**WHAT THE TASK ASKS:**
Keep to the lines between the one holding "off the top face" and the one holding "from typing import", inclusive, and write them out exactly.

**PROVIDED ENTRIES:**
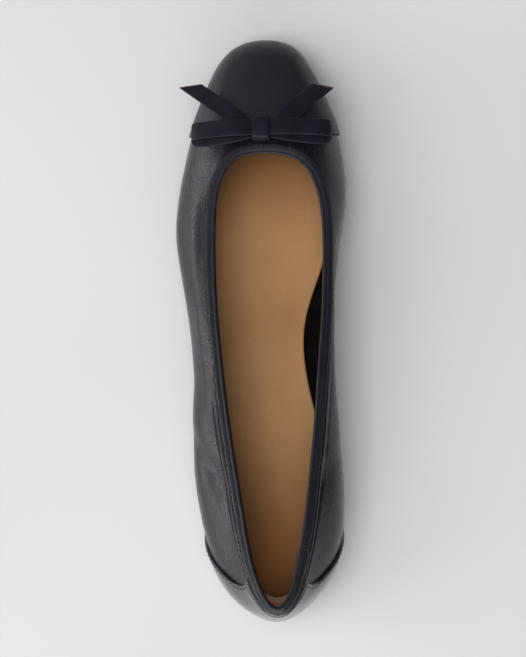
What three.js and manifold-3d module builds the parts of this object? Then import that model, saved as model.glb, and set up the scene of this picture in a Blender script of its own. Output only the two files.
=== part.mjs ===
// A ballet flat for the left foot, in millimetres.
// +Z is up, +Y points to the toe and +X to the inner side of the foot.
// The origin is on the floor, under the middle of the shoe's box.
import * as THREE from "three";
import { mergeVertices } from "three/addons/utils/BufferGeometryUtils.js";
import Module from "manifold-3d";

const wasm = await Module();
wasm.setup();

// Driving dimensions of the last
const LENGTH = 247;
const BALL_WIDTH = 73.6;
const BACK_HEIGHT = 57;
const HEEL_HEIGHT = 8;
const TOE_SPRING = 6;

// Thicknesses
const WALL = 1.5;
const SOLE_THICKNESS = 3;
const INSOLE_THICKNESS = 3;
const LIFT_THICKNESS = 2.2;
const OVERLAY_THICKNESS = 1;
const BINDING_THICKNESS = 0.7;
const RIBBON_THICKNESS = 0.9;

// Clearance between pieces that meet, and how deep the binding folds over the collar
const GAP = 0.3;
const BINDING_DEPTH = 4.6;

// Sole: how far it stands out past the upper's lower edge, and its rounded lower edge
const SOLE_MARGIN = 0.8;
const SOLE_BEVEL = 0.8;

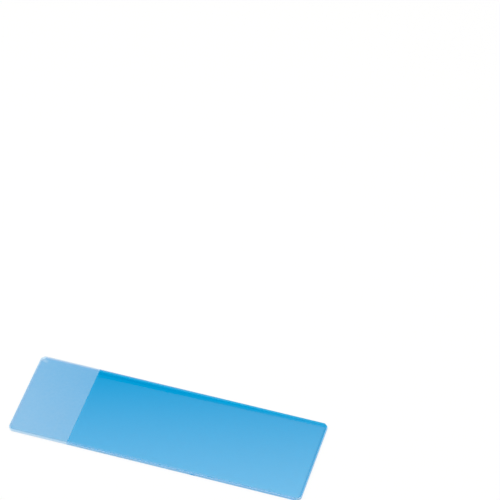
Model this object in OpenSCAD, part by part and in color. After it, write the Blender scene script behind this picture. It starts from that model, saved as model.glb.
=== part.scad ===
// Microscope slide: one sheet of clear glass cut to size, with ground edges, clipped
// corners, and one end of the top face frosted so that it takes a pencil.
// It is made as the real one is: a sheet is cut with stock to spare, its edges are
// ground by passes of one section, and the panel is then ground into the top face.
//
// The slide lies flat. X runs along its length, with the frosted end at -X, and Y runs
// across it. Z = 0 is the underside, and the origin is the centre of the underside.

/* [Glass] */
// Length of the slide
slide_l = 76; // [60:0.5:95]
// Width of the slide
slide_w = 26; // [20:0.5:52]
// Thickness of the glass
slide_t = 0.9; // [0.7:0.05:1.5]

/* [Ground edges] */
// Width of the 45 degree arris that is ground along the edges of both faces
arris = 0.15; // [0.05:0.01:0.25]
// Distance from the end of a side to where it starts to turn into the corner clip
corner_run = 1.2; // [1:0.05:3]
// Radius that eases both ends of each corner clip
clip_ease = 0.8; // [0.3:0.05:0.9]

/* [Frosted end] */
// Length of the frosted panel, from the end of the slide
frost_l = 15.5; // [10:0.1:25]
// Depth to which the panel is ground below the polished face
frost_depth = 0.015; // [0.005:0.005:0.04]

/* [Hidden] */

// Fine enough for the eased corners
$fn = 96;
// Turn of the outline from a side to a clip, which is half of a square corner's
clip_turn = 90 / 2;
// Distance from the centre of the slide to its ends and to its long sides
half_l = slide_l / 2;
half_w = slide_w / 2;
// Glass left all round the cut blank, for grinding
stock = 0.3;
// How far a cutter passes the faces that it cuts through
overcut = 1;
// Depth of a grinding pass beyond its edge, enough to reach the corner of the blank
pass_depth = corner_run + 2 * stock;
// Length of a straight grinding pass, which leaves the slide at both ends
pass_run = slide_l + slide_w;

// Section of what grinding takes off: all that lies beyond a ground edge at reach
function ground_off(reach) = [
    [reach - arris, -overcut],
    [reach - arris, 0],
    [reach, arris],
    [reach, slide_t - arris],
    [reach - arris, slide_t],
    [reach - arris, slide_t + overcut],
    [reach + pass_depth, slide_t + overcut],
    [reach + pass_depth, -overcut]
];

// The sheet of glass as cut, before its edges are ground
module cut_blank() {
    translate([-half_l - stock, -half_w - stock, 0])
        cube([slide_l + 2 * stock, slide_w + 2 * stock, slide_t]);
}

// A straight pass, which grinds the edge that faces +X at reach
module straight_pass(reach) {
    rotate([90, 0, 0])
        linear_extrude(height = pass_run, center = true)
            polygon(ground_off(reach));
}

// A turning pass, which eases a corner through clip_turn, from the direction that it starts in
module easing_pass(start) {
    rotate_extrude(angle = clip_turn, start = start)
        polygon(ground_off(clip_ease));
}

// The passes along the two ends and the two long sides
module side_passes() {
    for (turn = [0, 180]) {
        rotate([0, 0, turn])
            straight_pass(half_l);
        rotate([0, 0, turn + 90])
            straight_pass(half_w);
    }
}

// The passes that clip one corner. The clip's flat lies clip_ease from both easing centres,
// so that it runs into both easings without a step.
module corner_passes() {
    translate([half_l - corner_run, half_w - clip_ease, 0]) {
        easing_pass(start = 90 - clip_turn);
        rotate([0, 0, clip_turn])
            straight_pass(clip_ease);
    }
    translate([half_l - clip_ease, half_w - corner_run, 0])
        easing_pass(start = 0);
}

// Puts its children at all four corners
module at_corners() {
    for (x_end = [0, 1], y_end = [0, 1])
        mirror([x_end, 0, 0])
            mirror([0, y_end, 0])
                children();
}

// All that grinding the frosted panel takes off the top face
module panel_cut() {
    translate([-half_l - overcut, -half_w - overcut, slide_t - frost_depth])
        cube([frost_l + overcut, slide_w + 2 * overcut, frost_depth + overcut]);
}

module glass_slide() {
    color([0.47, 0.73, 0.88])
        difference() {
            cut_blank();
            side_passes();
            at_corners() corner_passes();
            panel_cut();
        }
}

glass_slide();
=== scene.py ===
"""Microscope slide: a sheet of blue-tinted glass with ground edges and a frosted end.

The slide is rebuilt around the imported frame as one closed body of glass. Its faces are polished,
its edges are ground, and one end of its top face is frosted. It lies on a pale floor under soft
light. Lengths are in metres.
"""

import logging
import math
import random
from dataclasses import dataclass, field, replace
from enum import Enum
from typing import Callable, ClassVar, Iterable

import bmesh
import bpy
from mathutils import Matrix, Vector, noise


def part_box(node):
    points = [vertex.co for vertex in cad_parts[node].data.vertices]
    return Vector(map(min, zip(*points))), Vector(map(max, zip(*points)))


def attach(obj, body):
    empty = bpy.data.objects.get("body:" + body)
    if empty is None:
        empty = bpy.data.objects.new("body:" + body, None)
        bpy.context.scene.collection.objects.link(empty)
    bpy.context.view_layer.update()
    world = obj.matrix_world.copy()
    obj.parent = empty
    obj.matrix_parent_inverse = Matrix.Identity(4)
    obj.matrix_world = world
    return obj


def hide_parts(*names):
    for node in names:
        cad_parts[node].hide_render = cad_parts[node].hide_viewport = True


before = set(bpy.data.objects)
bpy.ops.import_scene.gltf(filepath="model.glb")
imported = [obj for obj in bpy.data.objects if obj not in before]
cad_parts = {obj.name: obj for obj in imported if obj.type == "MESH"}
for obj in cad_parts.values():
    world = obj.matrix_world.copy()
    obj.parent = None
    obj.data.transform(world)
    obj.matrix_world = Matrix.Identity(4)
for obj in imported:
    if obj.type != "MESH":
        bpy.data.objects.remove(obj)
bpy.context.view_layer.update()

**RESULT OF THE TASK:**
// All that grinding the frosted panel takes off the top face
module panel_cut() {
    translate([-half_l - overcut, -half_w - overcut, slide_t - frost_depth])
        cube([frost_l + overcut, slide_w + 2 * overcut, frost_depth + overcut]);
}

module glass_slide() {
    color([0.47, 0.73, 0.88])
        difference() {
            cut_blank();
            side_passes();
            at_corners() corner_passes();
            panel_cut();
        }
}

glass_slide();
=== scene.py ===
"""Microscope slide: a sheet of blue-tinted glass with ground edges and a frosted end.

The slide is rebuilt around the imported frame as one closed body of glass. Its faces are polished,
its edges are ground, and one end of its top face is frosted. It lies on a pale floor under soft
light. Lengths are in metres.
"""

import logging
import math
import random
from dataclasses import dataclass, field, replace
from enum import Enum
from typing import Callable, ClassVar, Iterable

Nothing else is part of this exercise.